Monday, September 26, 2011

GRE exercise: spot the fallacies

Transcript of a recent Gillette Odor Shield commercial:


It raised monuments,
(scene of sweaty Egyptians-- or Hebrew slaves??-- hauling stone and creating pyramids)
discovered new worlds, (cut to a 16th- or 17th-century sea captain and crew laboring on storm-tossed seas)
and redefined music. (cut to intense, 1700s-era harpsichord action)

It gave man wings (cut to a closeup of one of the Wright Brothers on the Flyer I)
and took us all to the moon. (cut to an American astronaut on the moon, sliding up his faceplate)

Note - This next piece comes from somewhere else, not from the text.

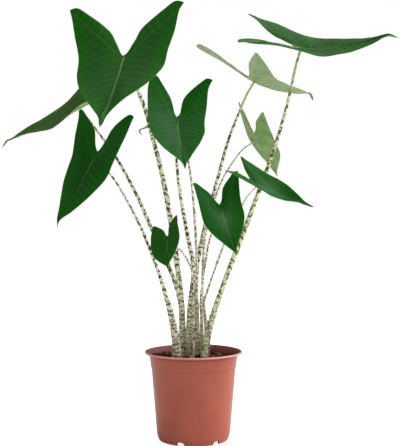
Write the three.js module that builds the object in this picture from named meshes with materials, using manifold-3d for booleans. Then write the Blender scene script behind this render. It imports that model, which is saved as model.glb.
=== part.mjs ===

Great things can come out of sweat,
so don’t let odor stop you.

Those who take the revised GRE will have to pump out two timed essays for the Analytical Writing section. I can't talk to you about the specific topics I wrote on, but I can say that one of the two essays in the AW section is basically a "spot the fallacies" exercise, and your job is to write several paragraphs about the fallacies you find in the argument presented to you.

TV commercials are a fantastic and never-ending source of sloppy argumentation. The above-quoted commercial is a hilarious example. Which-- and how many-- fallacies can you spot? Don't be shy: no fallacy is too small for inclusion.